Page MenuHomePhabricator

[Research spike, 4 hours] Research Polish language analysers
Closed, ResolvedPublic

Description

To get the ball rolling on our language analyser work in Q3, we'll do some research for Polish language analysers. @dcausse knows of a good analyser for Polish, so we'll do some research to see if we can find anything better than that. Then, we'll test the analysers to see if they really are better.

Event Timeline

@dcausse Can you add a quick note here about that Polish language analyser you found, when you get the chance? Thanks!

It's stempel and is maintained by elastic so it guarantees that the plugin will always be up to date.
Another alternative is https://github.com/monterail/elasticsearch-analysis-morfologik, unfortunately it does not seem to be maintained. This one is based on the same technology (|morphologik) used by the new ukrainian analyzer we'd like to use.

I'd like to add that the study should take into account the flexibility of the plugin, i.e. is it possible to access individual components such as the filter to stem. If the plugin provides only a full featured analyzer we may no be able to plug our custom char filters/ICU filters... It's not strictly required but would be nice plus when it comes to compare multiple candidates.
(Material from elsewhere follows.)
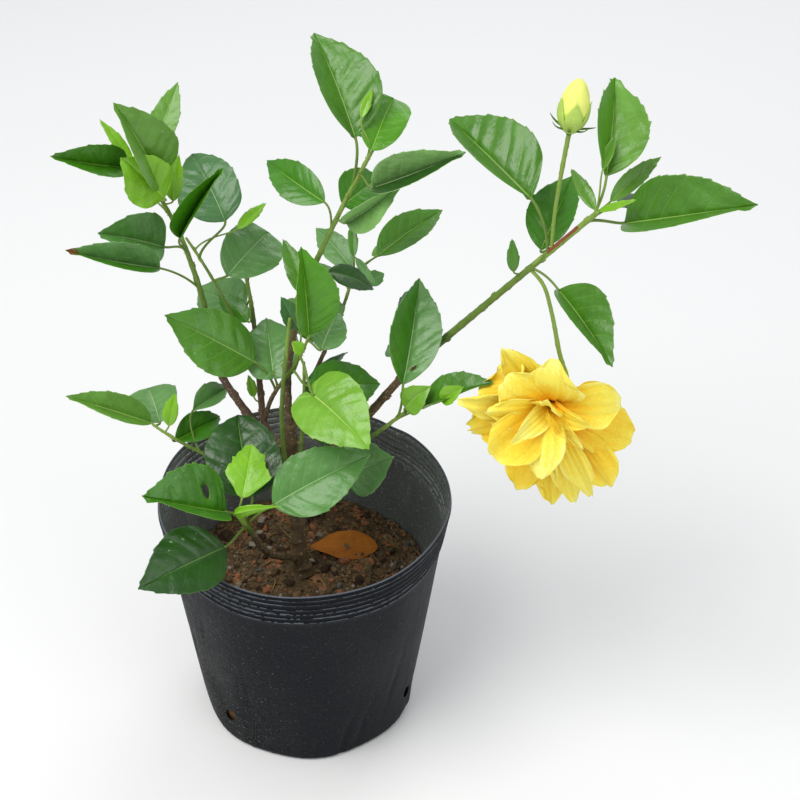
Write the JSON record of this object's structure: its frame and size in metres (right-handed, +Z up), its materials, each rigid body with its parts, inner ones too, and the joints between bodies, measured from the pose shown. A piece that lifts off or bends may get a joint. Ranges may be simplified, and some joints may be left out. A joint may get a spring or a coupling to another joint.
{
  "type": "potted hibiscus shrub",
  "caption": "Young double-flowered hibiscus shrub: a leaning trunk with slender boughs, open sprays of toothed leaves, a yellow bloom and a bud, in a soft black pot.",
  "frame": {"origin": "centre of the pot's flat underside", "axes": "+Z up, +X towards the side that the long flowering bough reaches out to, +Y towards the side with the back bough"},
  "size_m": [0.4409, 0.2342, 0.5359],
  "materials": {
    "pot": "dusty thin moulded polyethylene",
    "soil": "moist crumbly potting soil",
    "bark": "grey-brown bark with leaf scars",
    "shoot": "smooth green young wood",
    "leaf": "satin leaf",
    "petal": "soft crumpled petal",
    "bud": "satin flower bud"
  },
  "bodies": {
    "root": {"pot": "pot", "soil": "soil", "trunk": "bark", "centre_bough": "bark", "left_bough": "bark", "back_left_bough": "bark", "left_inner_shoot": "shoot", "front_shoot": "shoot", "right_bough": "bark", "right_branch": "shoot", "upright_shoot": "shoot", "inner_right_shoot": "shoot", "right_low_shoot": "shoot", "back_bough": "shoot", "left_low_shoot": "bark", "front_low_shoot": "bark", "flower_stalk": "shoot", "bud_stalk": "shoot", "bud": "bud", "bloom": "petal", "left_top_foliage": "leaf", "left_middle_foliage": "leaf", "left_inner_foliage": "leaf", "back_left_foliage": "leaf", "left_low_foliage": "leaf", "front_middle_foliage": "leaf", "centre_middle_foliage": "leaf", "centre_upper_foliage": "leaf", "centre_top_foliage": "leaf", "back_foliage": "leaf", "right_low_foliage": "leaf", "right_inner_foliage": "leaf", "bloom_side_foliage": "leaf", "right_upper_foliage": "leaf", "right_tip_foliage": "leaf", "left_tip_foliage": "leaf", "front_low_foliage": "leaf"}
  },
  "joints": []
}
It's stempel and is maintained by elastic so it guarantees that the plugin will always be up to date.
Another alternative is https://github.com/monterail/elasticsearch-analysis-morfologik, unfortunately it does not seem to be maintained. This one is based on the same technology (|morphologik) used by the new ukrainian analyzer we'd like to use.

Thanks. :-)

I'd like to add that the study should take into account the flexibility of the plugin, i.e. is it possible to access individual components such as the filter to stem. If the plugin provides only a full featured analyzer we may no be able to plug our custom char filters/ICU filters... It's not strictly required but would be nice plus when it comes to compare multiple candidates.

Good idea.

I went looking for morphological analyzers and found some in Polish, and incidentally several others that may be worth noting for later. The only potential new Polish analyzer I found is based on LemmaGen, and it looks like the data file for Polish in particular does not have a compatible license.

Polish
https://www.elastic.co/guide/en/elasticsearch/plugins/5.1/analysis-stempel.html (v5.1.2)
https://www.elastic.co/guide/en/elasticsearch/plugins/master/analysis-stempel.html (v6.0.0a)
Stempel, recommended by Elastic and David.
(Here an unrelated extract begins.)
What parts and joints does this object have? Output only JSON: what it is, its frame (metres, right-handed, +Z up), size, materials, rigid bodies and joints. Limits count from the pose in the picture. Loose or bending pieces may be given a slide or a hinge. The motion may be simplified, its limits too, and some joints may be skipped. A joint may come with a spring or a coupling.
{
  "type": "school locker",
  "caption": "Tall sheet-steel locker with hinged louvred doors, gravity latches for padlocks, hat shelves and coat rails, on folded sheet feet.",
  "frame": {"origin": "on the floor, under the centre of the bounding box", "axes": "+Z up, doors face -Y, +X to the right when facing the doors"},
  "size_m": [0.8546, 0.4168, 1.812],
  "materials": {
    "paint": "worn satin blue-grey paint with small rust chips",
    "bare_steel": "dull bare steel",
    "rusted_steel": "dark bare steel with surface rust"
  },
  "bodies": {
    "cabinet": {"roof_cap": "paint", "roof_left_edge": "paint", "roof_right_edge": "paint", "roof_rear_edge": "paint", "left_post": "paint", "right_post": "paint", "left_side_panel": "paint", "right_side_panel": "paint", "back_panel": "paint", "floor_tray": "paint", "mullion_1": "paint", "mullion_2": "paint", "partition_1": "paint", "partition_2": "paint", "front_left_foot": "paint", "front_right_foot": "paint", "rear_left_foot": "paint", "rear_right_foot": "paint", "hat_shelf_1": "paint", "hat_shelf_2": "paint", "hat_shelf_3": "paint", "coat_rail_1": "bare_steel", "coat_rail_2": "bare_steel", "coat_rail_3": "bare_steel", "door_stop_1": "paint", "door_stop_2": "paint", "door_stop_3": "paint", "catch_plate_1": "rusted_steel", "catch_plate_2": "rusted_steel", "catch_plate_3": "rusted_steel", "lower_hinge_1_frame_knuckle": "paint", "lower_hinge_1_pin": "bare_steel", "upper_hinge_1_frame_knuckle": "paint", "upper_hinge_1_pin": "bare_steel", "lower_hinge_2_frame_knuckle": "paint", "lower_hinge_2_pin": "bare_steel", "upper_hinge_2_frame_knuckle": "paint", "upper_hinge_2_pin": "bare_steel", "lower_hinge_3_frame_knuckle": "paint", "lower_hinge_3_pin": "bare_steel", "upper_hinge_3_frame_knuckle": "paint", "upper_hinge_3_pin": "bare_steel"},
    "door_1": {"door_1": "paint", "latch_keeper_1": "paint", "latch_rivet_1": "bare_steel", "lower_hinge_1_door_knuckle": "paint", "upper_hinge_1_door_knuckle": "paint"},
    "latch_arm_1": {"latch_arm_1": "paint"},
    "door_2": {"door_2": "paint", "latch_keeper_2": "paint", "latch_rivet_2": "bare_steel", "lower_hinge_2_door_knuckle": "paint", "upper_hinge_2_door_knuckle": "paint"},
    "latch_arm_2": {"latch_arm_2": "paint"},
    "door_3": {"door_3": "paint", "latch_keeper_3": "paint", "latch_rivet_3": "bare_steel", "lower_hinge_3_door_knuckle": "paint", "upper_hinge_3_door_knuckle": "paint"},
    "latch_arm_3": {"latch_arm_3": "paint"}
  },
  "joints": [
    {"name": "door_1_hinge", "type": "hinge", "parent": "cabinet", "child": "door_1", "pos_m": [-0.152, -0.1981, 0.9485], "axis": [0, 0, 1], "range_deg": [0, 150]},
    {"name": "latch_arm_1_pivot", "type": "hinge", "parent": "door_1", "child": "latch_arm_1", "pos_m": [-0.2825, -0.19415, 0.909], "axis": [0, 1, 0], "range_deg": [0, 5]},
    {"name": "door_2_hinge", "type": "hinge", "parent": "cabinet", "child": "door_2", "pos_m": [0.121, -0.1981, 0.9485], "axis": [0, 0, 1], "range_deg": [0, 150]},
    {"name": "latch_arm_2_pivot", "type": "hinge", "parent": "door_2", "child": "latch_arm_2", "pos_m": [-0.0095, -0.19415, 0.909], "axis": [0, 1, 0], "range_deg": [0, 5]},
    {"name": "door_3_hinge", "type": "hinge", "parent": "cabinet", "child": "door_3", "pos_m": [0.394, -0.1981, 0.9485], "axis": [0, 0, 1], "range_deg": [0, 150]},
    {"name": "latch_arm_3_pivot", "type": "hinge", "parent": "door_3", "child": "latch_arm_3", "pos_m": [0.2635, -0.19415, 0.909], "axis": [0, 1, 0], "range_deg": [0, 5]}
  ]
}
http://stackoverflow.com/questions/28487630/how-to-use-custom-analyzer-in-elasticsearch (2015)
http://stackoverflow.com/questions/40946997/elasticsearch-polish-analysis-tokenizer-not-found (2016)
http://stackoverflow.com/questions/35039086/setting-analyzer-from-plugin-in-elasticsearch-with-nest (2016)
notes on trouble installing Polish/Stempel analyzer, for reference; haven’t looked at them closely.
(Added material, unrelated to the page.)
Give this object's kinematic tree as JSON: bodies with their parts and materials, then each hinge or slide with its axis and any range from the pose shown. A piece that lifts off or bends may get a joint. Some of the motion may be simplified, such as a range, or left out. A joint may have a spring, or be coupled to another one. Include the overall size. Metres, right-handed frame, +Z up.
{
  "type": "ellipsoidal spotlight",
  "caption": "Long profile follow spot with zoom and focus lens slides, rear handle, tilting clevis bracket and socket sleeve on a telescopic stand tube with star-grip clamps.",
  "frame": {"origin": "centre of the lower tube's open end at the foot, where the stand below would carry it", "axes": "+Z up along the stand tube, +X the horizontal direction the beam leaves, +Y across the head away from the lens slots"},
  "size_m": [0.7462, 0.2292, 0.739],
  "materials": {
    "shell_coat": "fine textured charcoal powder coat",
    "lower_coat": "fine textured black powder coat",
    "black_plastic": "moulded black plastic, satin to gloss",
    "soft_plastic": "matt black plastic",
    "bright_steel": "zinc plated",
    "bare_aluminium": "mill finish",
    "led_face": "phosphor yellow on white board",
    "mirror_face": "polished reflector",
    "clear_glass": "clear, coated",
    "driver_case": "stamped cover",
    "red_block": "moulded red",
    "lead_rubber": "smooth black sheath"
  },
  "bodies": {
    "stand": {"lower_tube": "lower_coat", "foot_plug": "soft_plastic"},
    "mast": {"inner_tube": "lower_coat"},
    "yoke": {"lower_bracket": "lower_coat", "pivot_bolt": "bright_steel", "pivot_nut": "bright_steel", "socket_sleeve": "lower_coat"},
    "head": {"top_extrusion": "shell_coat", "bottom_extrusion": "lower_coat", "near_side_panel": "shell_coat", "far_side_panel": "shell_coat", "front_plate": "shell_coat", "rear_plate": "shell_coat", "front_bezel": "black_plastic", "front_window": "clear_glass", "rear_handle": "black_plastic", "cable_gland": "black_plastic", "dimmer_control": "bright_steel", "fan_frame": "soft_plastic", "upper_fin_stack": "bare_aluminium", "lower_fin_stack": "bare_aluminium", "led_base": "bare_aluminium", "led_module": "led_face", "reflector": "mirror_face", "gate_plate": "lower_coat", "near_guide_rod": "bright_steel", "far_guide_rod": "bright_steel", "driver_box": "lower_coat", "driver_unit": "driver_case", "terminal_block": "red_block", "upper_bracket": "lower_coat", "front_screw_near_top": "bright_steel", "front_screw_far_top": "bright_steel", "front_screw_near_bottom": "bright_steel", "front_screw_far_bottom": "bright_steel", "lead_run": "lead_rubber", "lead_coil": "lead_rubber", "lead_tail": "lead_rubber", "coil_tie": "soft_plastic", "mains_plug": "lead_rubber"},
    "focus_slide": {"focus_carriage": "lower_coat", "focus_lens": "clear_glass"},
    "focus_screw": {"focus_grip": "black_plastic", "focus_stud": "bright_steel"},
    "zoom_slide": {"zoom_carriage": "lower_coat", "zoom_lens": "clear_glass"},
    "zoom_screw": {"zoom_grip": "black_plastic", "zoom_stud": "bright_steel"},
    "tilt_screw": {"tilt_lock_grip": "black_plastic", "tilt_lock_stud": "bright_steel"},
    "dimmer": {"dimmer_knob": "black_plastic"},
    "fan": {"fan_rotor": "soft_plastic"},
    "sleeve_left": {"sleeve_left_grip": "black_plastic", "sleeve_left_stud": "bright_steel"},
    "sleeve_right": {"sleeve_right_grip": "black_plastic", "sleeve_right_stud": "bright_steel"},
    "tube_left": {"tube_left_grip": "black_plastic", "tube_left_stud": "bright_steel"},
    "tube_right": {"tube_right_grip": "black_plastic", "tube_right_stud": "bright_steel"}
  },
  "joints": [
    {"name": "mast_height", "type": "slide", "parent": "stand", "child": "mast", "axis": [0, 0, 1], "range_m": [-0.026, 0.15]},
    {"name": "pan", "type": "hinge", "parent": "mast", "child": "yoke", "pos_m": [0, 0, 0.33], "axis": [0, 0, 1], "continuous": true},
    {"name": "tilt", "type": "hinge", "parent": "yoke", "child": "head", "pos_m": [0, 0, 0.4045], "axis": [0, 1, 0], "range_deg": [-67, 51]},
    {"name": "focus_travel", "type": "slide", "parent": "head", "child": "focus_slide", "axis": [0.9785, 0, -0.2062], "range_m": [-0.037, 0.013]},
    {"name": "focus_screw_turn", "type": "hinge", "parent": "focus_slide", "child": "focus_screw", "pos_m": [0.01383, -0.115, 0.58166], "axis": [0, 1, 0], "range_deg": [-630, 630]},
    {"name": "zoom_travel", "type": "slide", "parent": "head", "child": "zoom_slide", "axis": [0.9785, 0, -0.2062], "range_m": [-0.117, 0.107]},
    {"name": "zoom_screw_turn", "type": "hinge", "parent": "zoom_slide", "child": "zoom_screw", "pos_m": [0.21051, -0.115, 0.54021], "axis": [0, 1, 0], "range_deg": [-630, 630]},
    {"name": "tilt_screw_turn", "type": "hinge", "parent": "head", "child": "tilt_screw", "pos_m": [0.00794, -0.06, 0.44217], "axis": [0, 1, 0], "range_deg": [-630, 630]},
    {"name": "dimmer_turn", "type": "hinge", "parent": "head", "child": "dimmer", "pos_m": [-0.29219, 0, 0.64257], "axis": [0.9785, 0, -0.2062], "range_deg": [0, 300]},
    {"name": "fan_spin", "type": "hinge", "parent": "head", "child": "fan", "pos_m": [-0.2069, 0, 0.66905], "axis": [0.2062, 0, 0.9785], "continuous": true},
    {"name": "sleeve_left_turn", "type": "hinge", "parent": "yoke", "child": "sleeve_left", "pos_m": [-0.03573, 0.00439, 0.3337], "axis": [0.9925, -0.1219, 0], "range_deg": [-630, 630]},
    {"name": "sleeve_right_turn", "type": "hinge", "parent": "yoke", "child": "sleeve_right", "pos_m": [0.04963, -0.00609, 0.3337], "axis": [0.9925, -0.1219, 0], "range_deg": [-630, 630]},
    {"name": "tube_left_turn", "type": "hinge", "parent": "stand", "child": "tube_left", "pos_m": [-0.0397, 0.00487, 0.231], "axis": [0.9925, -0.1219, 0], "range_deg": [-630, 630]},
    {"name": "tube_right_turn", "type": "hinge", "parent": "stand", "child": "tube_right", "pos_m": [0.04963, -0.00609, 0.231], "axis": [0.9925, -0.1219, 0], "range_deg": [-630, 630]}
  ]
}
https://github.com/monterail/elasticsearch-analysis-morfologik (3 years)
https://github.com/antqa/elasticsearch-analysis-morfologik (1 month)
Morfologik: investigated by David and rejected; antqa version has released for ES 2.4.1, 5.0.0, and 5.1.1

https://github.com/vhyza/elasticsearch-analysis-lemmagen (<2 weeks)
https://bitbucket.org/hlavki/jlemmagen (2014)
LemmaGen, lemmatization for Polish +14 others, in Java
https://www.linkedin.com/pulse/efficient-search-your-local-language-roman-ora%C4%8D (2016 )
Blog post on using LemmaGen (for Slovene)
Some data files have incompatible license, including Polish, based on link from bitbucket.org to Multext-East: http://nl.ijs.si/ME/V4/

Looks like Stempel is the way to go.

Notes on other analyzers I found along the way are posted in T154511#2973329

Deskana closed this task as Resolved.Jan 30 2017, 6:16 PM